§ TO DO
Up to and including the line that contains "bedding = 0.8; // [0.2:0.1:1]", repeat each line of the data exactly, starting from the first.
[start of COLLECTED MATERIAL]
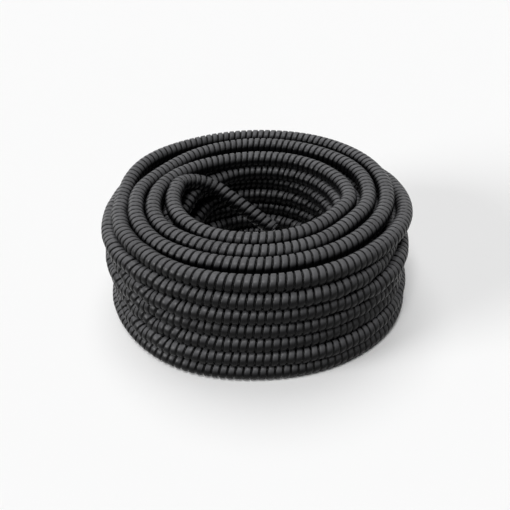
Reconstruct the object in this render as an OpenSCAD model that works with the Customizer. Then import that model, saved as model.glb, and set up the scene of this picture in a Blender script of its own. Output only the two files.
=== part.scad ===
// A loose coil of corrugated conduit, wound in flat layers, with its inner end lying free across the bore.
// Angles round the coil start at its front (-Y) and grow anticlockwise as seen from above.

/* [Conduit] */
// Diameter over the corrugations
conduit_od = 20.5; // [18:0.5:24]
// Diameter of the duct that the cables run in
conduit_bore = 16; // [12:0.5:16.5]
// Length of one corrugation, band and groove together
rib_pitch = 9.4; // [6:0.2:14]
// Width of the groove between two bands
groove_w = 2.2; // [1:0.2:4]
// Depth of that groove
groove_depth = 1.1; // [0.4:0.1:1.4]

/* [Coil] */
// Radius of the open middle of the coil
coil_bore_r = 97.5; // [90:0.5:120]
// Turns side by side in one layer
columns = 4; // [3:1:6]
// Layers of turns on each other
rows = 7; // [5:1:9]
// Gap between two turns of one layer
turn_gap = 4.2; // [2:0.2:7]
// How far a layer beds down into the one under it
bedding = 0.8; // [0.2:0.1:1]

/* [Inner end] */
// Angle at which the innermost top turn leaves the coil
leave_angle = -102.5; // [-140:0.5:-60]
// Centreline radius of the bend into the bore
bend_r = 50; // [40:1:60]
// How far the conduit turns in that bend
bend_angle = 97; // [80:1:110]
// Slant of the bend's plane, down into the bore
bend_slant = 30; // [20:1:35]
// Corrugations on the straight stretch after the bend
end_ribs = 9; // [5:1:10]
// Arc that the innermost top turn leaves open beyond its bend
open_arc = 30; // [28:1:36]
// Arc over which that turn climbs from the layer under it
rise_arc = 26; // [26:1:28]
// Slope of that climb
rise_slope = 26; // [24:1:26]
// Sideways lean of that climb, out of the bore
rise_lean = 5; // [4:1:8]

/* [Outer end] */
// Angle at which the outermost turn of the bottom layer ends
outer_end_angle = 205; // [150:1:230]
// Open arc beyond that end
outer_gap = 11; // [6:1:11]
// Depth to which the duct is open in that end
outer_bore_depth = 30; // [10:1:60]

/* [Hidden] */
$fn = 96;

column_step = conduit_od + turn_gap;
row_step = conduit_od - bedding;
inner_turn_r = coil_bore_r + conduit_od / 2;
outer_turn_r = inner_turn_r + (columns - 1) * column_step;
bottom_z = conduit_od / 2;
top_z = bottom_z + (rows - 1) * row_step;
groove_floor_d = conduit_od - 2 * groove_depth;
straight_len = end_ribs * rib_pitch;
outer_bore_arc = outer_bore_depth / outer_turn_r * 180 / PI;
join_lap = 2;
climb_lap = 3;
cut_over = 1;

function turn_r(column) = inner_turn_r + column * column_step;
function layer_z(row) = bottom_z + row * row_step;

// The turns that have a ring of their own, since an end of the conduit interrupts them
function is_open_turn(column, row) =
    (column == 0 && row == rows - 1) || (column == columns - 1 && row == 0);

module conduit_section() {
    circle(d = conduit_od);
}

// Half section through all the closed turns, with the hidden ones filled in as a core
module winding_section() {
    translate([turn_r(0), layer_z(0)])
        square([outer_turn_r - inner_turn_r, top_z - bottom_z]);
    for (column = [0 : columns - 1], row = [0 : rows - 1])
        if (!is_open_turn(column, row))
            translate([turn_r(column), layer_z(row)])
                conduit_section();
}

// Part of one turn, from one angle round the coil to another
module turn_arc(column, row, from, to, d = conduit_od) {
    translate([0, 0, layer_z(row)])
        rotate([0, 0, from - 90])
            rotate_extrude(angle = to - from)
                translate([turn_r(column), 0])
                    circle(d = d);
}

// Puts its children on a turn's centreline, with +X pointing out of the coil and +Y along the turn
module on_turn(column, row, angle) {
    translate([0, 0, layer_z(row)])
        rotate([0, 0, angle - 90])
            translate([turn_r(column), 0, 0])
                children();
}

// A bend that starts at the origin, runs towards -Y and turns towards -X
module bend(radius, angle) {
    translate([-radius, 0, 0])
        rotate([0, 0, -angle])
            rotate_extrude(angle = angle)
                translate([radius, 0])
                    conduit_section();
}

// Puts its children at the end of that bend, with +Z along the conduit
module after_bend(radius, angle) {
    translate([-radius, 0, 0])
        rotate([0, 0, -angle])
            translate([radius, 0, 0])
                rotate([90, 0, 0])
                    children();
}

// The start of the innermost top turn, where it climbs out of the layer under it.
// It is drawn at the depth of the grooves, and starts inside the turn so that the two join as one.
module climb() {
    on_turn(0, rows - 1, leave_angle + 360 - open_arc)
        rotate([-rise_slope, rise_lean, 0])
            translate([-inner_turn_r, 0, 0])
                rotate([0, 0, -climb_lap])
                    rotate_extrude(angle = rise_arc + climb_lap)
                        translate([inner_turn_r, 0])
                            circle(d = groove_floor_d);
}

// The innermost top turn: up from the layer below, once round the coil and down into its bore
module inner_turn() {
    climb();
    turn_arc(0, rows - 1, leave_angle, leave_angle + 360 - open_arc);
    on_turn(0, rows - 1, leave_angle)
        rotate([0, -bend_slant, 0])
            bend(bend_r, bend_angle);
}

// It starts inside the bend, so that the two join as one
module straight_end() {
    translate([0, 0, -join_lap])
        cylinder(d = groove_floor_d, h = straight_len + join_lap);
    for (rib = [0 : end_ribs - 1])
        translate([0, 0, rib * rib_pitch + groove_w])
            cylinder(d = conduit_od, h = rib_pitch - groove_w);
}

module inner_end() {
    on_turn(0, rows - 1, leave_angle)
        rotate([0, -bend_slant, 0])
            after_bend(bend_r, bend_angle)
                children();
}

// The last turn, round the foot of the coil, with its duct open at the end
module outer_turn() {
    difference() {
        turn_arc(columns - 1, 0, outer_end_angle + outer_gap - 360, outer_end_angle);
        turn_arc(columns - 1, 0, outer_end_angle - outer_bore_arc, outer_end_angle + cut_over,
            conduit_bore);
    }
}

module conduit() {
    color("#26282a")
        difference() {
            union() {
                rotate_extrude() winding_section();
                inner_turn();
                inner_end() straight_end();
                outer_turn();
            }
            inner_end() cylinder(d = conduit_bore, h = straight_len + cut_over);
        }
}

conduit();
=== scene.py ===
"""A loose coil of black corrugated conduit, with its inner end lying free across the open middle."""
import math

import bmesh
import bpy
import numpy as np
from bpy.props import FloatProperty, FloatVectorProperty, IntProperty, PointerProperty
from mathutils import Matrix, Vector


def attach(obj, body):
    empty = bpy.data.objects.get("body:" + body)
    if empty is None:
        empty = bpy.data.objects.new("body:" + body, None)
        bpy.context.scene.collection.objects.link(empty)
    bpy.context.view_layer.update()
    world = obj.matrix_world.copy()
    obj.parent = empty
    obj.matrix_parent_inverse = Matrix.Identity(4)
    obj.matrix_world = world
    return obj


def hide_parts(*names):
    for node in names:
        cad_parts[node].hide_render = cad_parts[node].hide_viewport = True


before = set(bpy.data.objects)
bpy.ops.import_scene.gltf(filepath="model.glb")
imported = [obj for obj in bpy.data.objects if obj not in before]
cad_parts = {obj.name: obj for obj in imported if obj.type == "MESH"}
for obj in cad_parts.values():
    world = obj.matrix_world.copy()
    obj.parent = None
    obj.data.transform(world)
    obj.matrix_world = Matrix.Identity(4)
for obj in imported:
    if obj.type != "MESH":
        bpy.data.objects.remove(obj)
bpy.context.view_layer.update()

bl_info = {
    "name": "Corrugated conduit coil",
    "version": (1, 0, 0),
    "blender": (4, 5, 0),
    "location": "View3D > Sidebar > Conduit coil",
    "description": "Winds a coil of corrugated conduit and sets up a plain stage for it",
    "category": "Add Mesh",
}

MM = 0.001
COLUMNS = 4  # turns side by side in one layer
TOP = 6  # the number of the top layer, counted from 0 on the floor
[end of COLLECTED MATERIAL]
§ EXERCISE OUTPUT
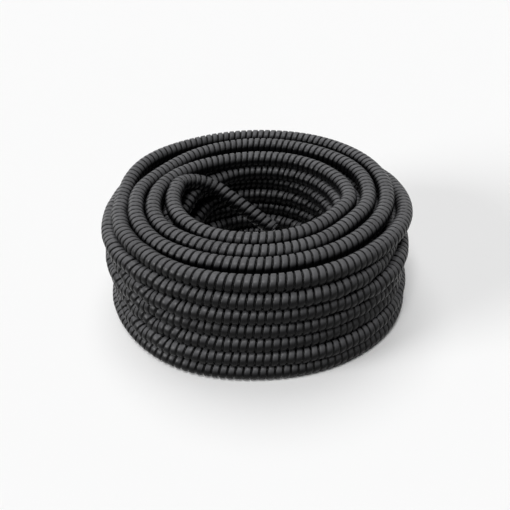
Reconstruct the object in this render as an OpenSCAD model that works with the Customizer. Then import that model, saved as model.glb, and set up the scene of this picture in a Blender script of its own. Output only the two files.
=== part.scad ===
// A loose coil of corrugated conduit, wound in flat layers, with its inner end lying free across the bore.
// Angles round the coil start at its front (-Y) and grow anticlockwise as seen from above.

/* [Conduit] */
// Diameter over the corrugations
conduit_od = 20.5; // [18:0.5:24]
// Diameter of the duct that the cables run in
conduit_bore = 16; // [12:0.5:16.5]
// Length of one corrugation, band and groove together
rib_pitch = 9.4; // [6:0.2:14]
// Width of the groove between two bands
groove_w = 2.2; // [1:0.2:4]
// Depth of that groove
groove_depth = 1.1; // [0.4:0.1:1.4]

/* [Coil] */
// Radius of the open middle of the coil
coil_bore_r = 97.5; // [90:0.5:120]
// Turns side by side in one layer
columns = 4; // [3:1:6]
// Layers of turns on each other
rows = 7; // [5:1:9]
// Gap between two turns of one layer
turn_gap = 4.2; // [2:0.2:7]
// How far a layer beds down into the one under it
bedding = 0.8; // [0.2:0.1:1]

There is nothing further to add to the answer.